#### Recorded information ####

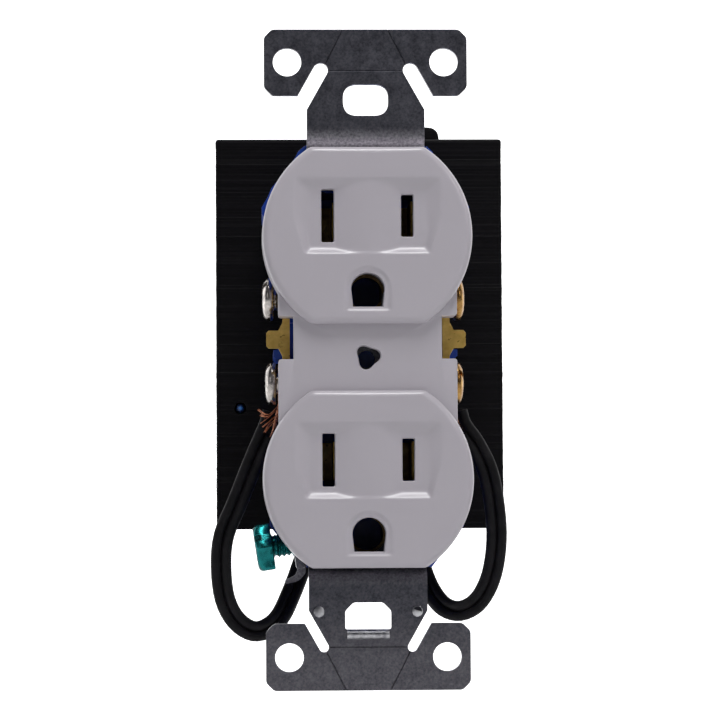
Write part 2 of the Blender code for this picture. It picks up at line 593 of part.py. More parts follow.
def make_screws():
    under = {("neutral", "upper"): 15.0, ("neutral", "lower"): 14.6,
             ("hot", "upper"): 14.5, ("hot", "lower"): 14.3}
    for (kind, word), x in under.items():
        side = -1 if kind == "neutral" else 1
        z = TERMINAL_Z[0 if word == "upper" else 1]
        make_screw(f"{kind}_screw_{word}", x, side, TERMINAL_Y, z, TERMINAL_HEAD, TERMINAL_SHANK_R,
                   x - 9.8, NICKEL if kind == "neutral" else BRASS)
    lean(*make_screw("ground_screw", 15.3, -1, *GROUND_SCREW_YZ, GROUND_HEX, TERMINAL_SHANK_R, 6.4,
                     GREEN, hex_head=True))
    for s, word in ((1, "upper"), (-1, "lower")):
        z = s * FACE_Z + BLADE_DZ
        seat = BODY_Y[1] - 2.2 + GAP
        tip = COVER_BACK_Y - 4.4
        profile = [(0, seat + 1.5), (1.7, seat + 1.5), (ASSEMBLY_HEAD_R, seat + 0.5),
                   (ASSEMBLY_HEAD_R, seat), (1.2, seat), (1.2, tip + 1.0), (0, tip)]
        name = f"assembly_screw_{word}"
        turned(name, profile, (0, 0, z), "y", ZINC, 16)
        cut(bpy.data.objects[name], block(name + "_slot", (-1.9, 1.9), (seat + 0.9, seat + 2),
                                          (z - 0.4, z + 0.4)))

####

Task description.
Extract the complete data, matching each line exactly.

Solution to this task.
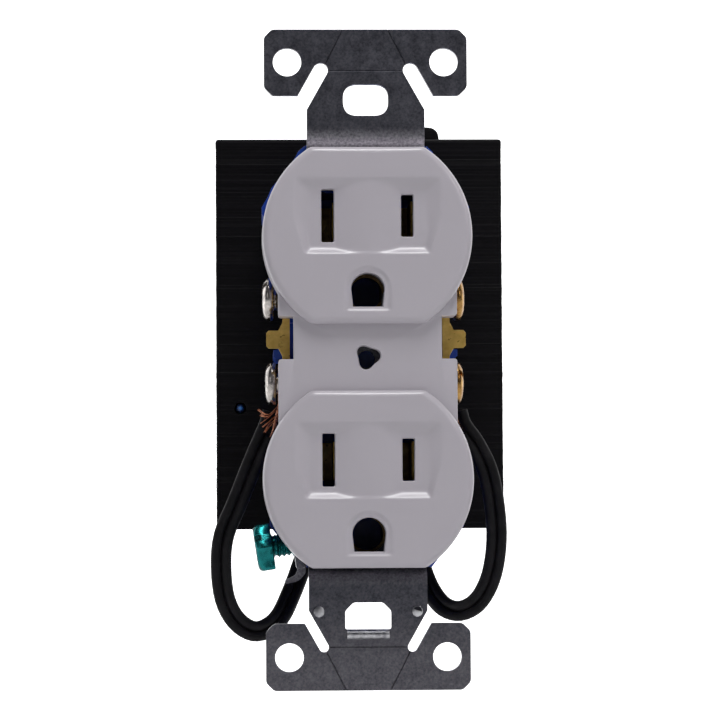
Write part 2 of the Blender code for this picture. It picks up at line 593 of part.py. More parts follow.
def make_screws():
    under = {("neutral", "upper"): 15.0, ("neutral", "lower"): 14.6,
             ("hot", "upper"): 14.5, ("hot", "lower"): 14.3}
    for (kind, word), x in under.items():
        side = -1 if kind == "neutral" else 1
        z = TERMINAL_Z[0 if word == "upper" else 1]
        make_screw(f"{kind}_screw_{word}", x, side, TERMINAL_Y, z, TERMINAL_HEAD, TERMINAL_SHANK_R,
                   x - 9.8, NICKEL if kind == "neutral" else BRASS)
    lean(*make_screw("ground_screw", 15.3, -1, *GROUND_SCREW_YZ, GROUND_HEX, TERMINAL_SHANK_R, 6.4,
                     GREEN, hex_head=True))
    for s, word in ((1, "upper"), (-1, "lower")):
        z = s * FACE_Z + BLADE_DZ
        seat = BODY_Y[1] - 2.2 + GAP
        tip = COVER_BACK_Y - 4.4
        profile = [(0, seat + 1.5), (1.7, seat + 1.5), (ASSEMBLY_HEAD_R, seat + 0.5),
                   (ASSEMBLY_HEAD_R, seat), (1.2, seat), (1.2, tip + 1.0), (0, tip)]
        name = f"assembly_screw_{word}"
        turned(name, profile, (0, 0, z), "y", ZINC, 16)
        cut(bpy.data.objects[name], block(name + "_slot", (-1.9, 1.9), (seat + 0.9, seat + 2),
                                          (z - 0.4, z + 0.4)))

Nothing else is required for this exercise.